I decided to title this entry in homage to an excellent Sir-Mix-A-Lot (warning, his site has way too much Flash) song, since I once again own a fine Hooptie product. The story goes like this: my Honda has been suffering a bit of bipolar disorder; sometimes it runs fantastic, and sometimes it runs so poorly I can barely climb the hill on the road to my house. It's carbuerated, which adds to the confusion because the late model Honda carbs are some of the most complicated things I've ever seen, period. To really troubleshoot it requires more specialized tools and expertise than I really have. So I'm going to turn it over to someone who does. The problem though, is that I can't get the problem to reliably repeat itself. Originally Ed and I traced things to a stuck choke, but now the problem is occuring with the choke operating properly. We thought we were sly when we replaced the fuel filter and the car ran great, but alas, later that night I went over to help Greg try to recover some Linux partitions and I almost didn't make it there.
Since I start at Evergreen on Monday, and doing so involves a 60+ mile commute in each direction, and I currently don't trust the Honda to take me out of the county (let alone band practice), I decided to pick up a cheap beater car that I do trust to do so. I know, I know...many of you are going, "how is a crappy car going to be a better solution?" The idea is not that it be perfect, but that it has manageable problems that are not suddenly crippling. Small oil leaks or whatever are OK. After talking Lisa out of a few hundred bucks, I hit Craig's List up and started looking. Options were slim. Eventually I found a sweet 1982 Chevette diesel for $250. (Getting a chance to run on Biodiesel sounded pretty cool, as well as 40+ MPG). Unfortunately, the car was being picked up. It turned out that the guy represented a fundraising organization that worked for United Cerebral Palsy, that accepts donated cars and resells them, and he had several to sell. I had my choice of a 1984 Toyota Camry with an automatic with no second gear (which the guy assured me didn't affect driveability), which I shied away from, an Audi 4000S which I stayed away from on my hard learned lesson from driving Volkswagens that German cars are expensive to work on even if you do the work yourself, and a 1984 Buick Century. So I asked about the Century a little bit, and as it turned out, he was coming up to Kitsap County, so he brought it up for me to see. What was better, he said he'd sell it to me at the Chevette price if I wanted it.

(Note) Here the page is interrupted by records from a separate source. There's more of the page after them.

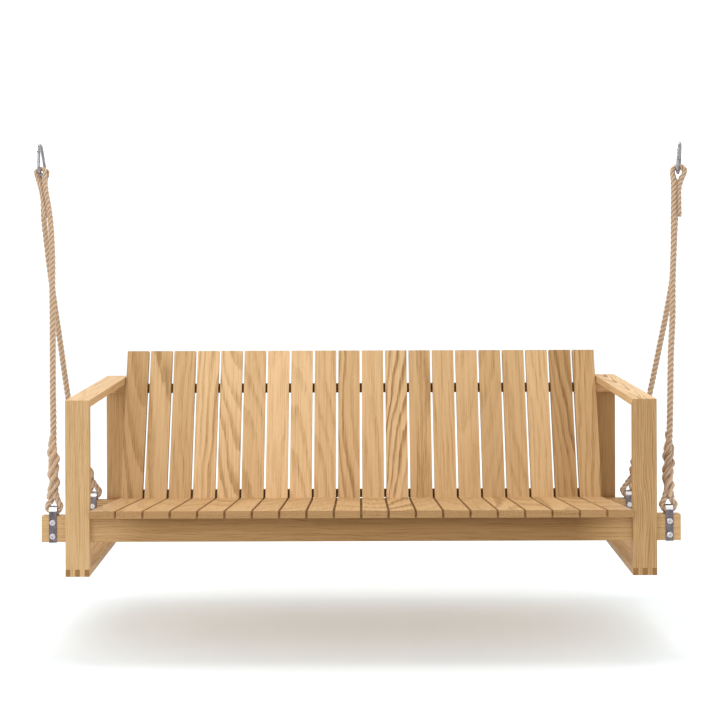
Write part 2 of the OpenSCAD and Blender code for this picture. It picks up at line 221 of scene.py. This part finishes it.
def lay_profile(theta):
    """Radius of three strands lying together, as a share of the rope's, at an angle from the first."""
    third = 2 * math.pi / STRANDS
    a = (theta + third / 2) % third - third / 2
    return STRAND_OFF * math.cos(a) + math.sqrt(STRAND_R ** 2 - (STRAND_OFF * math.sin(a)) ** 2)


def laid_rope(p, s, radius):
    """Rings of three-strand rope round a line: the section turns as s goes."""
    sides = normals(p)
    rings = []
    for k in range(len(p)):
        a, b = sides[k]
        turn = 2 * math.pi * s[k] / LAY_LENGTH
        ring = []
        for j in range(ROUND):
            w = 2 * math.pi * j / ROUND
            r = radius[k] * lay_profile(w)
            ring.append(p[k] + r * (math.cos(w + turn) * a + math.sin(w + turn) * b))
        rings.append(ring)
    return rings


def flip(o):
    """Mirror a right-hand piece to the left, keeping its faces outwards."""
    me = o.data
    co = np.empty(len(me.vertices) * 3)
    me.vertices.foreach_get("co", co)
    co[0::3] *= -1
    me.vertices.foreach_set("co", co)
    me.flip_normals()
    me.update()


# ---------- node materials ----------


class Graph:
    """Short names for building a node tree."""

    def __init__(self, name):
        self.mat = bpy.data.materials.new(name)
        self.mat.use_nodes = True
        self.tree = self.mat.node_tree
        self.shader = self.tree.nodes["Principled BSDF"]

    def node(self, kind, *inputs, **props):
        n = self.tree.nodes.new(kind)
        for k, v in props.items():
            setattr(n, k, v)
        for i, v in enumerate(inputs):
            self.put(n.inputs[i], v)
        return n

    def put(self, socket, v):
        if isinstance(v, bpy.types.NodeSocket):
            self.tree.links.new(v, socket)
        elif v is not None:
            socket.default_value = v

    def math(self, op, a, b=None, c=None, clamp=False):
        return self.node("ShaderNodeMath", a, b, c, operation=op, use_clamp=clamp).outputs[0]

    def within(self, f, span):
        """From the first number of span at f = 0, rising by the second at f = 1."""
        return self.math("MULTIPLY_ADD", f, span[1], span[0])

    def here(self):
        """A point's place in the model, in metres."""
        return self.node("ShaderNodeTexCoord").outputs["Object"]

    def dot(self, v, d):
        return self.node("ShaderNodeVectorMath", v, tuple(d), operation="DOT_PRODUCT").outputs["Value"]

    def xyz(self, x, y, z):
        return self.node("ShaderNodeCombineXYZ", x, y, z).outputs[0]

    def noise(self, v, scale, detail=2.0, rough=0.5):
        n = self.node("ShaderNodeTexNoise")
        self.put(n.inputs["Vector"], v)
        n.inputs["Scale"].default_value = scale
        n.inputs["Detail"].default_value = detail
        n.inputs["Roughness"].default_value = rough
        return n.outputs["Fac"]

    def ramp(self, f, stops, ease="LINEAR"):
        n = self.node("ShaderNodeValToRGB", f)
        n.color_ramp.interpolation = ease
        e = n.color_ramp.elements
        while len(e) < len(stops):
            e.new(0.5)
        for el, (pos, col) in zip(e, stops):
            el.position = pos
            el.color = (col, col, col, 1) if isinstance(col, (int, float)) else (*col, 1)
        return n.outputs[0]

    def mix(self, f, a, b, blend="MIX"):
        n = self.tree.nodes.new("ShaderNodeMix")
        n.data_type = "RGBA"
        n.blend_type = blend
        for i, v in ((0, f), (6, a), (7, b)):
            if isinstance(v, tuple) and len(v) == 3:
                v = (*v, 1)
            self.put(n.inputs[i], v)
        return n.outputs[2]

    def tinted(self, f, colour, tint):
        """A colour multiplied by a tint, as far as f says."""
        return self.mix(f, colour, self.mix(1.0, colour, tint, "MULTIPLY"))

    def toned(self, level):
        """The tint that a board's tone makes."""
        return self.xyz(level, self.math("POWER", level, TONE_GREEN), self.math("POWER", level, TONE_BLUE))

    def bump(self, height, strength, distance):
        n = self.node("ShaderNodeBump")
        n.inputs["Strength"].default_value = strength
        n.inputs["Distance"].default_value = distance
        self.put(n.inputs["Height"], height)
        self.put(self.shader.inputs["Normal"], n.outputs[0])


OAK_LIGHT = (0.650, 0.428, 0.218)
OAK_MID = (0.525, 0.326, 0.148)
OAK_DARK = (0.250, 0.126, 0.045)
# tints of the redder boards, of end grain, and of the painted shade in the slots behind the back slats
REDDER = (1.02, 0.96, 0.90)
END_GRAIN = (0.54, 0.44, 0.34)
SLOT_PAINTED_SHADE = (0.24, 0.18, 0.12)
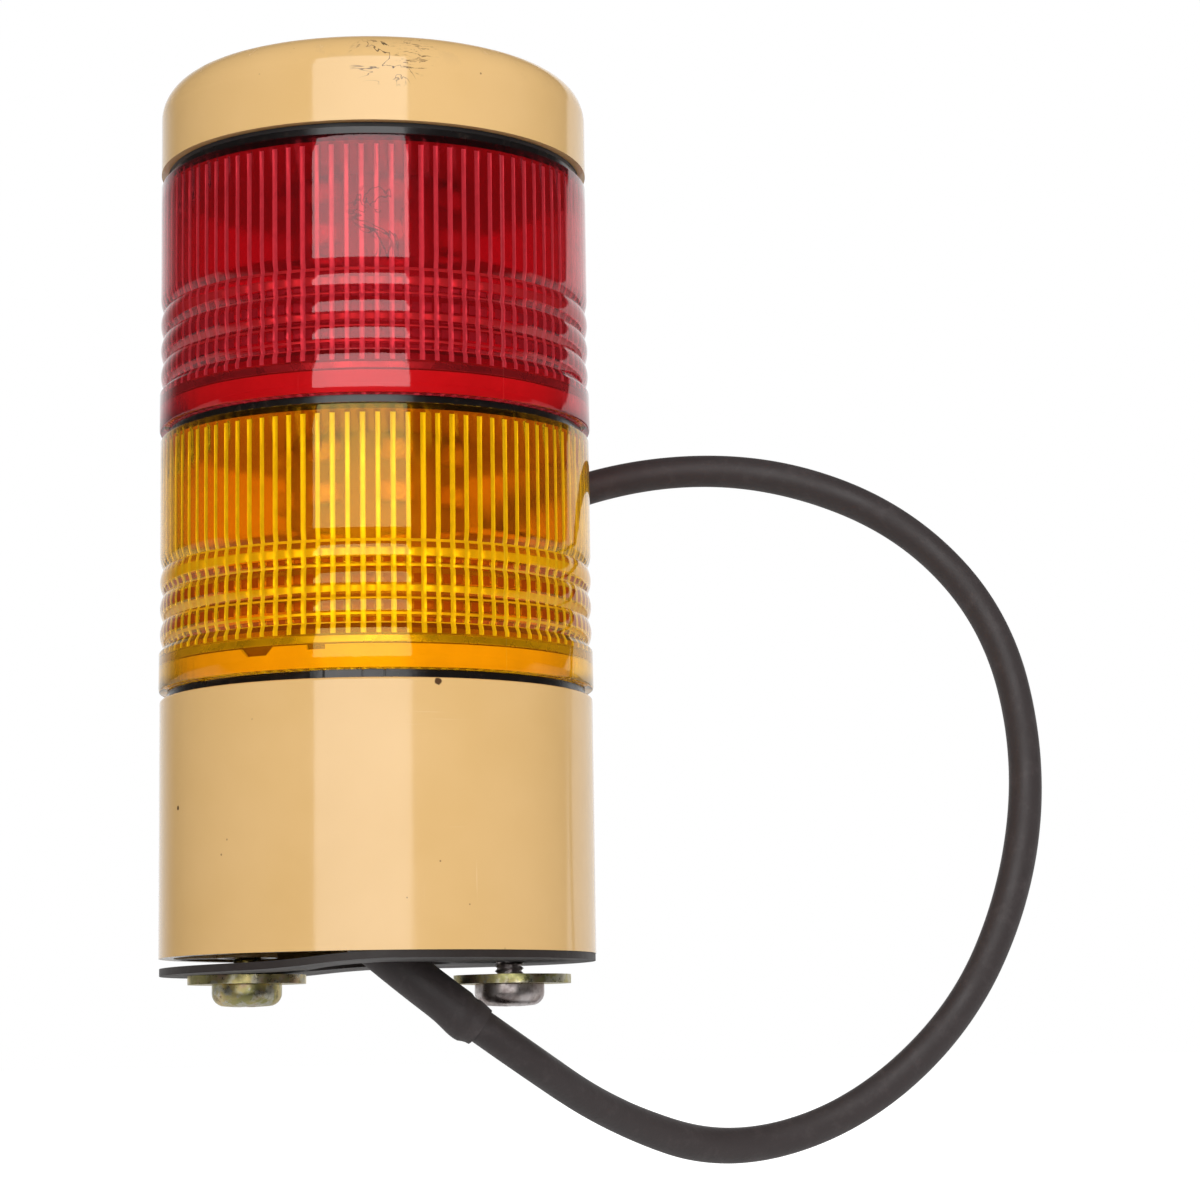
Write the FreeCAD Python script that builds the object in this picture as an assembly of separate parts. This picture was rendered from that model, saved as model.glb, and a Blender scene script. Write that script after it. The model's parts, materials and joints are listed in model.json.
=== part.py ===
"""Two-tier stack light for direct panel mounting, 60 mm tower, with a short lead.

Frame, in millimetres: +Z runs up the tower from the mounting face to the head cap. The origin
is the centre of the mounting face, which is the base housing's lower rim. The two mounting
screws lie on the X axis.

The tower is a base housing, an amber module, a red module and a head cap. Each of the upper
three sits on a black locking ring and turns anticlockwise, seen from above, to unlock.
"""
import FreeCAD, Part
import math
import os

Vector = FreeCAD.Vector
UP = Vector(0, 0, 1)

# ---------------------------------------------------------------- tower
tower_radius = 30.0
shell_wall = 2.0
edge_round = 0.4
fit_clearance = 0.05
cut_margin = 1.0

# ---------------------------------------------------------------- base housing
base_height = 35.3
base_recess = 2.0
base_floor = 2.5
base_rib = 1.6
cable_hole_radius = 10.0
screw_spacing = 36.0
screw_boss_radius = 4.2
screw_boss_top = 12.5

# ---------------------------------------------------------------- locking rings
ring_inset = 1.0
flange_height = 1.1
spigot_height = 0.8
neck_height = 3.0
neck_wall = 2.2
web_thickness = 1.4
web_hole_radius = 12.2
ring_slit = 0.35
ring_slit_depth = 0.7
ring_slit_angles = (256.2, 266.4, 272.0)
ring_relief_angles = (216.0, 252.5)
ring_relief_depth = 0.8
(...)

When he showed up, I was pretty impressed. The car has a near-perfect body: no broken lights, no dents, and very little rust. The catch? The Engine didn't run particularly well. After driving it around, it felt like it was running on three cylinders. Not fun to drive around in town, but on the highway, it does pretty well. I decided to buy it, and I got it for $220. This is one of the things I do love about America; the fact that you can buy a car (even if it is a crappy one) on about two weeks of minimum wage job income. Top that! Brian, the guitar player in my band also tested this theory last week when he bought a pretty decent Tercel for $225.
One thing I love about GM cars: ergonomics. My friend Stephen and I were discussing this, and apparently GM creates its dash and interior ergonomics to a different model than a lot of other manufacturers use. Whatever the reason, all I know is that every GM car I've ever had fits me like a glove; I can slouch just right and the center console, door, and steering wheel are in the right places. It's been the same in my crappy 1982 Pontiac Grand Prix, my crappy 1983 Camaro, and now, my crappy 1984 Buick Century.
I've put a set of spark plugs in it, and I'm changing the ignition wires; I'm hoping that will get me running on all four cylinders again. Aside from that, I'm not putting money into it, aside from fixing cheap things to fix (vacuum leaks and such). If it makes it through January, I might change the front wheel bearing that's making noise. I'll get some pictures up on it when I get my digital camera back, which is still in Lisa's car.